Sunday, February 23, 2014

Happy 30th National Day!

Happy 30th National Day to everyone in Brunei. From the Sunday Herald of Scotland today on our 30th National Day by sheer coincidence, there is a letter to the editor entitled "If Brunei can do it, then so can Scots". Brunei is cited as an example that Scotland can emulate:


If Brunei can do it, then so can Scots
Sunday 23 February 2014

Thirty years ago, my wife and I had the privilege of attending the first National Day ceremonies of a small, oil-rich country, Brunei Darussalam, which had had full independence imposed upon it by the government of the United Kingdom six weeks earlier.

Although not a democratic country, any reluctance to accept independence was pushed aside by the ruler, Sultan Sir Hassanal Bolkiah, who adopted a positive approach which was embraced by a population determined to make a successful independent country.

Since then Brunei Darussalam has played above its weight, building up its armed forces - notably its Clyde-built navy purchasing vessels - to defend its oil and gas reserves. Its army and small air force also provide a sound defence base. It has strived to build an industrial base - not always successfully - but endeavouring to diversify its industries. It even continued a monetary union with another country, Singapore, to the detriment of neither.

Scotland, with its diverse resources and industrial base, is better positioned than Brunei to survive as an independent country. As Alistair Darling continues to impersonate the Rev IM Jolly combined with Private Fraser ("We're doomed") and George Osborne recruits Messrs Alexander and Balls, along with their parties, to align themselves with his "nasty party" (as first defined by Theresa May in 2002), surely it is time for Scotland to emulate and surpass a small country such as Brunei Darussalam in its optimism? Brunei may be small but it performs way above its weight and is a member of the United Nations in its own right.

If a country with a population the size of Aberdeen can thrive and be a voice on the world stage, why are Scots continually told we are too small to be worthy of determining our future and our affairs?

Colin R Mowat


Friday, February 21, 2014

Brunei National Day 2014 American Greetings

Brunei Darussalam's 23rd National Day is coming. We are beginning to receive congratulations from many countries. I found this one from John Kerry, the American Secretary of State which you can link for yourself at Not many know that Brunei sign a Friendship Agreement with the American government way back in the mid 19th century. I have written about it in the past. Here is the greeting:


On behalf of President Obama and the people of the United States, I send my most heartfelt congratulations to the people of Brunei Darussalam as you celebrate your 30th National Day on February 23.

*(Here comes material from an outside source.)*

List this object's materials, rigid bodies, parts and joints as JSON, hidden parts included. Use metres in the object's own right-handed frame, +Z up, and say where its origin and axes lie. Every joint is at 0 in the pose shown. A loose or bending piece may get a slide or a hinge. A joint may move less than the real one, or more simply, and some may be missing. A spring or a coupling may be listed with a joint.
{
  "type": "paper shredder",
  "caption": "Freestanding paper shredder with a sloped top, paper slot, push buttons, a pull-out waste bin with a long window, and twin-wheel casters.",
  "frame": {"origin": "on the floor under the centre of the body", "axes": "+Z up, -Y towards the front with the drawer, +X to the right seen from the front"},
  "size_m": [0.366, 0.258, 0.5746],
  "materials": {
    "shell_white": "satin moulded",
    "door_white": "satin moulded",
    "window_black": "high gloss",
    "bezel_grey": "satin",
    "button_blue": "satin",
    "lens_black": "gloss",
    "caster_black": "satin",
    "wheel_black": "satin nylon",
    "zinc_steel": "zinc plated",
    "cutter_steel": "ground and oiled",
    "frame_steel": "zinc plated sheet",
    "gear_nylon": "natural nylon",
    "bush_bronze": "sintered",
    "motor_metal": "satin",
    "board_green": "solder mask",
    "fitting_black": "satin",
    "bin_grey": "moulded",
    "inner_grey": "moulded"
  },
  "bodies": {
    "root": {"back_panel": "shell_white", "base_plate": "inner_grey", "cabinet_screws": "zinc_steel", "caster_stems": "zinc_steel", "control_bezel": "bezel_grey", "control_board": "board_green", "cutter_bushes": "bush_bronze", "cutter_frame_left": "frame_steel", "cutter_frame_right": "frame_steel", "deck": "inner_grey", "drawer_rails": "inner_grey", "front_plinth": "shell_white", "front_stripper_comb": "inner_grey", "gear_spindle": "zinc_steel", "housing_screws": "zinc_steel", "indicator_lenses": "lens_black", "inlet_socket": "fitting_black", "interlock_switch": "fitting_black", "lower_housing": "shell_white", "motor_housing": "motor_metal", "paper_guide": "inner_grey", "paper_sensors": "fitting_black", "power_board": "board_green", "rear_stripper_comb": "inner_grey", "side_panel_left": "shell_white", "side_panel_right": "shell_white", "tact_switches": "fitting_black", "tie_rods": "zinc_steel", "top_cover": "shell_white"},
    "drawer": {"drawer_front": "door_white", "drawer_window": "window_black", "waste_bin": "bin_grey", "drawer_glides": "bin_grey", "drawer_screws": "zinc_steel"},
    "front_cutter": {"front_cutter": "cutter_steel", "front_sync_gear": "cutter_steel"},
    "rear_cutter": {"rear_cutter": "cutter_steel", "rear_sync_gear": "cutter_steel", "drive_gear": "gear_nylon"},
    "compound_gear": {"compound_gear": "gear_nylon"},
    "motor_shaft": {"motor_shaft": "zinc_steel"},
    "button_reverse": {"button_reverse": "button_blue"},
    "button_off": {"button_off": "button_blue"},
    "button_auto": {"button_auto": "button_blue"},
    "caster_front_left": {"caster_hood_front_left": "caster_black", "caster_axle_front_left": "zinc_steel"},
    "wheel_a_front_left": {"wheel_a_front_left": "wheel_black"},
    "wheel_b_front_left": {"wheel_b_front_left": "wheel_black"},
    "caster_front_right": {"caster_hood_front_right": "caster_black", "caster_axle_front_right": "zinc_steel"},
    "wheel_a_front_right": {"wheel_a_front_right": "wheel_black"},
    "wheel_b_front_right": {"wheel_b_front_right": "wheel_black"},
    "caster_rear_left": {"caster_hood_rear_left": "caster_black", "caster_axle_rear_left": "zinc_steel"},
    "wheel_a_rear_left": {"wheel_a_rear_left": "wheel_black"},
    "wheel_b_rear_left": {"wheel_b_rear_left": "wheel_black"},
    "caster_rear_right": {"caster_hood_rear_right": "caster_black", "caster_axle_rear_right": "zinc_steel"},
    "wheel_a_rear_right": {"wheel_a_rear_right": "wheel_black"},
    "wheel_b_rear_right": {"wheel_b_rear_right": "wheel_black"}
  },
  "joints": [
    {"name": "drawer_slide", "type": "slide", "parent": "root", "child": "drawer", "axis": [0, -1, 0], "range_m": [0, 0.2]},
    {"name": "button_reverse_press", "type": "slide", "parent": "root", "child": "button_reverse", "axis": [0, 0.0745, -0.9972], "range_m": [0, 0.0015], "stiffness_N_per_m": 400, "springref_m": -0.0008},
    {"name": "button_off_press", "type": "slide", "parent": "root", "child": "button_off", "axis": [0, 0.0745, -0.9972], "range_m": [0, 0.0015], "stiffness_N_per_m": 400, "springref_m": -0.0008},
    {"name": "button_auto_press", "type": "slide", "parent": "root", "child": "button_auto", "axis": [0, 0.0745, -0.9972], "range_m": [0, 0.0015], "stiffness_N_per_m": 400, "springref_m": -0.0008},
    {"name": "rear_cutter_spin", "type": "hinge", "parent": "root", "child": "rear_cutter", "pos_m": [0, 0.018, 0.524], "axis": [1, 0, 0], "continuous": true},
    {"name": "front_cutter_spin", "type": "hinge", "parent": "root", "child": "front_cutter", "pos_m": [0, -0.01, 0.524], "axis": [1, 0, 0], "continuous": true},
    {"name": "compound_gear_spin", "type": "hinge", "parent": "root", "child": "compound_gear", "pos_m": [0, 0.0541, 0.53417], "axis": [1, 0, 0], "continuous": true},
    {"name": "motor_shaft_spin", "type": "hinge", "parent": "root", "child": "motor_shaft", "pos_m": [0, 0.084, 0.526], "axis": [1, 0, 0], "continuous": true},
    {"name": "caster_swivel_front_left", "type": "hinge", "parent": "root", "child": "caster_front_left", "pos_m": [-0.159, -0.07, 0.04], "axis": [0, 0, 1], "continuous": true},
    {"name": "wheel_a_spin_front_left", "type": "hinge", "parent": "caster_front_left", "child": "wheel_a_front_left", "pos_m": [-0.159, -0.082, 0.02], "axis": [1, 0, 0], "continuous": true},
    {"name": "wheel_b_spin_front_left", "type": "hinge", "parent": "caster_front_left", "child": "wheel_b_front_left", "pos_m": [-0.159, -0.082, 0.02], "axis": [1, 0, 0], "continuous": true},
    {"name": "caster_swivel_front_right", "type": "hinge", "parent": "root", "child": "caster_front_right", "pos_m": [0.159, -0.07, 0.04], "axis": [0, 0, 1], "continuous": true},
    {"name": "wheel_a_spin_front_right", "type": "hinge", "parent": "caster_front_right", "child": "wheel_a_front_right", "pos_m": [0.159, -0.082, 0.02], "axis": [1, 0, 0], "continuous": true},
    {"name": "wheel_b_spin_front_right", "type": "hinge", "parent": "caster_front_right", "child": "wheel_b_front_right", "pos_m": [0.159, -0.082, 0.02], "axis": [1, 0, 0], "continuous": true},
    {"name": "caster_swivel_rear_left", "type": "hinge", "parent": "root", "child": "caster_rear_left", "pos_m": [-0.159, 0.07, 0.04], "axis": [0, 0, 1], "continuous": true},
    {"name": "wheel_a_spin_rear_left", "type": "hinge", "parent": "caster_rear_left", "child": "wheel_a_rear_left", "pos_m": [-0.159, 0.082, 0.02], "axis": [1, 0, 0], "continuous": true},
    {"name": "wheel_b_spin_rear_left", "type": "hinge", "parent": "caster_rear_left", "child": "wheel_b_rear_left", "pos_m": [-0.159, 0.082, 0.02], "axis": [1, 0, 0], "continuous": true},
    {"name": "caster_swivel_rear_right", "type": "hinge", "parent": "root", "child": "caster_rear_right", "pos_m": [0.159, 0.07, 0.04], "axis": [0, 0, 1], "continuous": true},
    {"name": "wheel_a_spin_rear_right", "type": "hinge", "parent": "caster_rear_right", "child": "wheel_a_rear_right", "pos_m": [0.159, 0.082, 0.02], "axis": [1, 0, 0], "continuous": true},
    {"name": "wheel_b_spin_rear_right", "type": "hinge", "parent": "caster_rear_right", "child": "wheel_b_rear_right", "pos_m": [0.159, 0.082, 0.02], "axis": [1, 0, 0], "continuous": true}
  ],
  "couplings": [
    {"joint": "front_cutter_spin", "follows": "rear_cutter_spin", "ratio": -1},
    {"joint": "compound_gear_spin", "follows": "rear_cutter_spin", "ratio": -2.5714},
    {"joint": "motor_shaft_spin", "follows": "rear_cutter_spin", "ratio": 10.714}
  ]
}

Our formal diplomatic relations began in 1984, but the friendship between our two countries goes back more than 160 years. The depth and value of this relationship was plain for me to see during my two visits to your wonderful “Abode of Peace” last year. Our excellent cooperation in both bilateral and multilateral settings is vital to the prosperity and stability of the region. Brunei’s chairmanship of the Association of Southeast Asian Nations during 2013 was commendable in every way.

From English language training to energy cooperation, our robust relationship is a force for good in the region. I wish all the people of Brunei the very best on this special anniversary and look forward to many more years of working closely together.

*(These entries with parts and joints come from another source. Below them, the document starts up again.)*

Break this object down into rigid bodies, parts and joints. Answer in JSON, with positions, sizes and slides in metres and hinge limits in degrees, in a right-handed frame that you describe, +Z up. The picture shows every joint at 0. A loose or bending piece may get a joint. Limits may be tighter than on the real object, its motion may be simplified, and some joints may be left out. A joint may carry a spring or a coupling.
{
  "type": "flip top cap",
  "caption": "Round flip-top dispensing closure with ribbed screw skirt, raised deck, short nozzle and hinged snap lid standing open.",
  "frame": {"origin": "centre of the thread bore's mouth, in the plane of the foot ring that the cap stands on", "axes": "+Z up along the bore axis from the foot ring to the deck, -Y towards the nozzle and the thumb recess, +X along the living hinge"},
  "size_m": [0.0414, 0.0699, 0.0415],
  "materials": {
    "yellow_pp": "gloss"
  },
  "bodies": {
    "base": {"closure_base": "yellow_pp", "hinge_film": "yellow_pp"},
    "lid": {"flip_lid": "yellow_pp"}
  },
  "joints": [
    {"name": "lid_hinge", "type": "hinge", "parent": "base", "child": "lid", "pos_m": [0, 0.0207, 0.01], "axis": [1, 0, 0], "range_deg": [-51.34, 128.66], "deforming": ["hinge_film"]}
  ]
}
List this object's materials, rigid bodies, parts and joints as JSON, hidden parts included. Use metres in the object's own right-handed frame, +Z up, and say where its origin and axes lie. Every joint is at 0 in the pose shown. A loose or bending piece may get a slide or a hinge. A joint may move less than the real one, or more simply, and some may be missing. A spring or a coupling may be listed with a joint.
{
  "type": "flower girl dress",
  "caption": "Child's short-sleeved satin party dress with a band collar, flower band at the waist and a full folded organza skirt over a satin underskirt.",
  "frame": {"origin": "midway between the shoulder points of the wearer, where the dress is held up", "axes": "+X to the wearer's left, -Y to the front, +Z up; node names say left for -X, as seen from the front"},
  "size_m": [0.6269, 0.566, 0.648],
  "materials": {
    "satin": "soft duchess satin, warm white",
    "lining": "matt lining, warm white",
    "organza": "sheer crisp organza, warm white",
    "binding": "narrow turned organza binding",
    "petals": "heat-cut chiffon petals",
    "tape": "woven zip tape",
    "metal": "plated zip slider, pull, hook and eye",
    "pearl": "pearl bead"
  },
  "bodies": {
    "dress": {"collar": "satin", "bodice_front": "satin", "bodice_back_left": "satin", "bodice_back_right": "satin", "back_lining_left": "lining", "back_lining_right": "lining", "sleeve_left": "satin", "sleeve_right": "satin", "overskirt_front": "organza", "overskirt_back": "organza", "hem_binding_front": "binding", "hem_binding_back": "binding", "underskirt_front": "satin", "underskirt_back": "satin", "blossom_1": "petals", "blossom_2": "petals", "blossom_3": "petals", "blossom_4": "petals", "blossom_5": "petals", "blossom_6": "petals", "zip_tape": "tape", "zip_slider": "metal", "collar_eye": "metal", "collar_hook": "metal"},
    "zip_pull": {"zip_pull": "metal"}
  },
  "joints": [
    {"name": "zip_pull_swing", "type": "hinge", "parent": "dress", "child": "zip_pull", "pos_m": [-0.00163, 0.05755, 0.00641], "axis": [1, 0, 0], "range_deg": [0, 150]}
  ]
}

Wednesday, February 12, 2014

Yachts on Brunei River

I bought a whole bunch of black and white photographs and will be uploading them one by one. This one intrigued me the most. There were yachts on the Brunei River in the 1950s and 1960s. I have almost forgotten that the Brunei Yacht Club now in Serasa used to be located where the current Arts and Handicraft Centre is. If there are still yachts on Brunei River, it would look like Auckland or Sydney and other watery cities around the world. Though I wonder how they would cope with the criss crossing high speed water taxis!

Tuesday, February 04, 2014

Old Modern Postcard of Brunei

This looks like a modern postcard of Brunei. But looks can be deceiving. This postcard is more than 30 years old, believe it or not.

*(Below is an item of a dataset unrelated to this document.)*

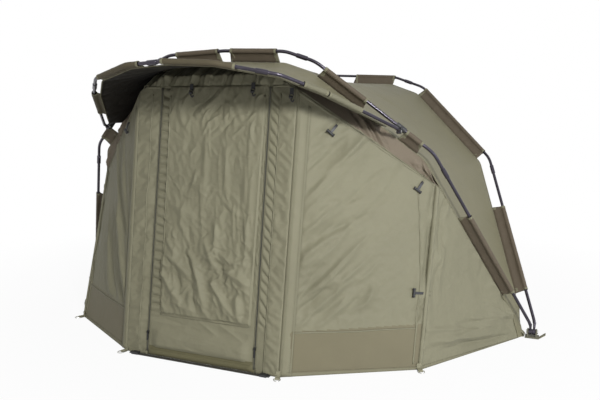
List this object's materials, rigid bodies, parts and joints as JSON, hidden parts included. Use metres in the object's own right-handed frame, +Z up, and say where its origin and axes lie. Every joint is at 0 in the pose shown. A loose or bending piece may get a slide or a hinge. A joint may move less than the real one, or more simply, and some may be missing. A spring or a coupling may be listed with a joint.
{
  "type": "bivvy tent",
  "caption": "Two-rib fishing bivvy tent with folding pole ribs pivoting on ground hubs, a peaked front visor, zipped front door panels and pegging rings.",
  "frame": {"origin": "centre of the whole footprint's bounding box, on the ground", "axes": "+X to the tent's right as seen from the front (across the two hubs), +Y to the rear, +Z up; the door faces -Y"},
  "size_m": [2.9486, 2.666, 1.4512],
  "materials": {
    "cloth": "coated nylon, matte",
    "dark_cloth": "coated nylon, matte",
    "webbing": "woven webbing",
    "pole": "dark anodised, satin",
    "plastic": "moulded, matte",
    "steel": "satin plated"
  },
  "bodies": {
    "base": {"hub_left": "plastic", "hub_right": "plastic", "hub_bolt_left": "steel", "hub_bolt_right": "steel", "peg_tab_left": "webbing", "peg_tab_right": "webbing", "rear_panel": "cloth"},
    "rear_rib": {"rear_pole_lower_left": "pole", "rear_pole_lower_right": "pole", "rear_pole_shoulder_left": "pole", "rear_pole_shoulder_right": "pole", "rear_pole_crown": "pole", "rear_sleeve_band": "dark_cloth", "roof_panel": "cloth"},
    "front_rib": {"front_pole_lower_left": "pole", "front_pole_lower_right": "pole", "front_pole_shoulder_left": "pole", "front_pole_shoulder_right": "pole", "front_pole_crown": "pole", "front_sleeve_band": "dark_cloth", "visor_bracket_left": "plastic", "visor_bracket_right": "plastic", "visor_pin_left": "steel", "visor_pin_right": "steel", "wing_left": "cloth", "wing_right": "cloth", "front_panel_left": "cloth", "front_panel_right": "cloth", "vent_left": "dark_cloth", "vent_right": "dark_cloth", "header_panel": "cloth", "door_panel": "cloth", "sill_strap": "webbing", "buckle_left": "plastic", "buckle_right": "plastic"},
    "visor": {"visor_pole_left": "pole", "visor_pole_mid_left": "pole", "visor_pole_mid_right": "pole", "visor_pole_right": "pole", "visor_sleeve_band": "dark_cloth", "visor_panel": "cloth"},
    "zip_slider_left": {"zip_slider_left": "steel"},
    "zip_pull_left": {"zip_pull_left": "steel"},
    "zip_slider_right": {"zip_slider_right": "steel"},
    "zip_pull_right": {"zip_pull_right": "steel"},
    "front_ring_outer_left": {"front_ring_outer_left": "steel"},
    "front_ring_outer_right": {"front_ring_outer_right": "steel"},
    "front_ring_inner_left": {"front_ring_inner_left": "steel"},
    "front_ring_inner_right": {"front_ring_inner_right": "steel"},
    "rear_ring_outer_left": {"rear_ring_outer_left": "steel"},
    "rear_ring_outer_right": {"rear_ring_outer_right": "steel"},
    "rear_ring_inner_left": {"rear_ring_inner_left": "steel"},
    "rear_ring_inner_right": {"rear_ring_inner_right": "steel"},
    "toggle_upper_left": {"toggle_upper_left": "plastic"},
    "toggle_upper_right": {"toggle_upper_right": "plastic"},
    "toggle_corner_right": {"toggle_corner_right": "plastic"},
    "toggle_window_right": {"toggle_window_right": "plastic"},
    "buckle_tongue_left": {"buckle_tongue_left": "plastic"},
    "buckle_tongue_right": {"buckle_tongue_right": "plastic"}
  },
  "joints": [
    {"name": "rear_fold", "type": "hinge", "parent": "base", "child": "rear_rib", "pos_m": [0, -0.14712, 0.03], "axis": [-1, 0, 0], "range_deg": [0, 51.5], "deforming": ["rear_panel"]},
    {"name": "front_fold", "type": "hinge", "parent": "rear_rib", "child": "front_rib", "pos_m": [0, -0.14712, 0.03], "axis": [-1, 0, 0], "range_deg": [0, 55], "deforming": ["roof_panel", "wing_left", "wing_right", "front_panel_left", "front_panel_right", "vent_left", "vent_right", "header_panel", "door_panel"]},
    {"name": "visor_fold", "type": "hinge", "parent": "front_rib", "child": "visor", "pos_m": [0, -0.6917, 1.0691], "axis": [-1, 0, 0], "range_deg": [0, 39], "deforming": ["visor_panel"]},
    {"name": "zip_left", "type": "slide", "parent": "front_rib", "child": "zip_slider_left", "axis": [0, 0.1532, 0.9882], "range_m": [0, 1.18]},
    {"name": "zip_pull_swing_left", "type": "hinge", "parent": "zip_slider_left", "child": "zip_pull_left", "pos_m": [-0.287, -1.11207, 0.11006], "axis": [-1, 0, 0], "range_deg": [0, 150]},
    {"name": "zip_right", "type": "slide", "parent": "front_rib", "child": "zip_slider_right", "axis": [0, 0.1532, 0.9882], "range_m": [0, 1.18]},
    {"name": "zip_pull_swing_right", "type": "hinge", "parent": "zip_slider_right", "child": "zip_pull_right", "pos_m": [0.287, -1.11207, 0.11006], "axis": [-1, 0, 0], "range_deg": [0, 150]},
    {"name": "front_ring_outer_left_lift", "type": "hinge", "parent": "front_rib", "child": "front_ring_outer_left", "pos_m": [-0.97154, -0.81579, 0.0041], "axis": [-0.8589, 0.5121, 0], "range_deg": [0, 85]},
    {"name": "front_ring_outer_right_lift", "type": "hinge", "parent": "front_rib", "child": "front_ring_outer_right", "pos_m": [0.97154, -0.81579, 0.0041], "axis": [-0.8589, -0.5121, 0], "range_deg": [0, 85]},
    {"name": "front_ring_inner_left_lift", "type": "hinge", "parent": "front_rib", "child": "front_ring_inner_left", "pos_m": [-0.4147, -1.14664, 0.0041], "axis": [-0.9641, 0.2656, 0], "range_deg": [0, 85]},
    {"name": "front_ring_inner_right_lift", "type": "hinge", "parent": "front_rib", "child": "front_ring_inner_right", "pos_m": [0.4147, -1.14664, 0.0041], "axis": [-0.9641, -0.2656, 0], "range_deg": [0, 85]},
    {"name": "rear_ring_outer_left_lift", "type": "hinge", "parent": "base", "child": "rear_ring_outer_left", "pos_m": [-1.2285, 0.58752, 0.0041], "axis": [0.4542, 0.8909, 0], "range_deg": [0, 85]},
    {"name": "rear_ring_outer_right_lift", "type": "hinge", "parent": "base", "child": "rear_ring_outer_right", "pos_m": [1.2285, 0.58752, 0.0041], "axis": [0.4542, -0.8909, 0], "range_deg": [0, 85]},
    {"name": "rear_ring_inner_left_lift", "type": "hinge", "parent": "base", "child": "rear_ring_inner_left", "pos_m": [-0.54285, 1.30814, 0.0041], "axis": [0.9188, 0.3946, 0], "range_deg": [0, 85]},
    {"name": "rear_ring_inner_right_lift", "type": "hinge", "parent": "base", "child": "rear_ring_inner_right", "pos_m": [0.54285, 1.30814, 0.0041], "axis": [0.9188, -0.3946, 0], "range_deg": [0, 85]},
    {"name": "toggle_upper_left_swing", "type": "hinge", "parent": "front_rib", "child": "toggle_upper_left", "pos_m": [-0.56548, -0.82995, 1.09766], "axis": [-0.7632, 0.6338, -0.1257], "range_deg": [0, 70]},
    {"name": "toggle_upper_right_swing", "type": "hinge", "parent": "front_rib", "child": "toggle_upper_right", "pos_m": [0.56548, -0.82995, 1.09766], "axis": [-0.7632, -0.6338, 0.1257], "range_deg": [0, 70]},
    {"name": "toggle_corner_right_swing", "type": "hinge", "parent": "front_rib", "child": "toggle_corner_right", "pos_m": [0.90471, -0.58578, 0.83097], "axis": [-0.7402, -0.6432, 0.1961], "range_deg": [0, 70]},
    {"name": "toggle_window_right_swing", "type": "hinge", "parent": "front_rib", "child": "toggle_window_right", "pos_m": [0.91707, -0.71319, 0.35625], "axis": [-0.8117, -0.5571, 0.1753], "range_deg": [0, 70]},
    {"name": "buckle_tongue_left_slide", "type": "slide", "parent": "front_rib", "child": "buckle_tongue_left", "axis": [-1, 0, 0], "range_m": [0, 0.018]},
    {"name": "buckle_tongue_right_slide", "type": "slide", "parent": "front_rib", "child": "buckle_tongue_right", "axis": [1, 0, 0], "range_m": [0, 0.018]}
  ],
  "couplings": [
    {"joint": "front_fold", "follows": "rear_fold", "ratio": 1.066}
  ]
}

What gives this away are probably several things. One is the Royal Dais. The location of this Royal Dais is in front of the SOAS Mosque. Nowadays the Royal Dais is permanently in front of the Secretariat Building which the Mosque is now to the right of the Royal Dais.

Secondly look closely at the flags waving in front of the Royal Dais. There is a Union Jack clearly visible. Only in pre-1984 was the Union Jack, the British flag was clearly seen as Brunei at that time was still a 'protectorate' of the United Kingdom of Great Britain and Northern Ireland.

Finally, the uniforms. I am sure the uniforms have changed but I just don't know enough about military uniforms to describe the changes.

Additionally, which is not visible, the postcard was published by Dairy Farm, a company which no longer exist in Brunei. My best guess is that this postcard was printed about early 1980s.